Guess I know what the seamstress of that dress had been reading when she made it.

Slattern said...

Neither of those women look as if they had been "used to get what he wanted". He doesn't seem to want it one-fourth as much as they.

DemetriosX said...

What the heck is she casting that sidelong glance AT? The guy is behind her, there's no way she can see him in her peripheral vision. Even if she could swivel her eyes like a chameleon, her hair is in the way. Near as I can tell, she's checking out the coffee pot.

Deb said...

@Marla: I thought exactly the same thing. The cover looks like one of those Hillbilly-lust-in-the-pines-Tobacco-Road-ripoffs from the 1950s. I was flummoxed by the reference to the East End--moreso when I encountered the word "truck." In England in the 1950s, the word would definitely have been "lorry."

Michael5000 said...

What kind of title is "Rage to Love (The Fortunate Man)"?!?

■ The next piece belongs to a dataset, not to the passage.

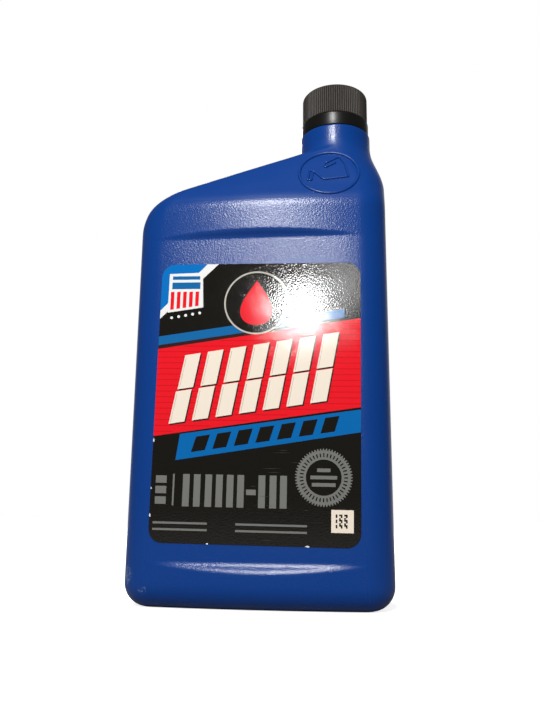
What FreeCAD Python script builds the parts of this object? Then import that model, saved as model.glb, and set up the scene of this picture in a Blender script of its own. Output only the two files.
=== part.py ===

If I didn't know better, I'd think Complete, Unabridged, and Briskly Translated from the Chinese. Page 123 does nothing to discredit this theory.

Anonymous said...

London's famous East Side, just down the Left Bank from the Rialto...

dcmatthews said...

What's this "He used women to get what he wanted" nonsense? Women ARE what men want!

borky said...

DemetriosX: "What the heck is she casting that sidelong glance AT?"

Maybe she's playing peekaboo with the dust motes in the corner of her eyes?

I was more concerned why her stomach seemed so swollen, as if she might be pregnant? And why were her legs splayed in such an odd but seemingly deliberate pose, one foot on the ground, one foot off, as if to lessen some sort of internal build-up of pressure she was experiencing?

For that matter, why was he standing so close to the subtly opened window, his hand strategically placed near his rectum but in such a way as to make it not too obvious?

And on the rear cover, why was his ear now pressed tightly to her stomach, but his hands now desperately clutched together over the region of HER rectum?

Then, in an explosion, came the answer - beans!

Hence the title, Rage to Love.

They loved beans so much their bowels were left raging!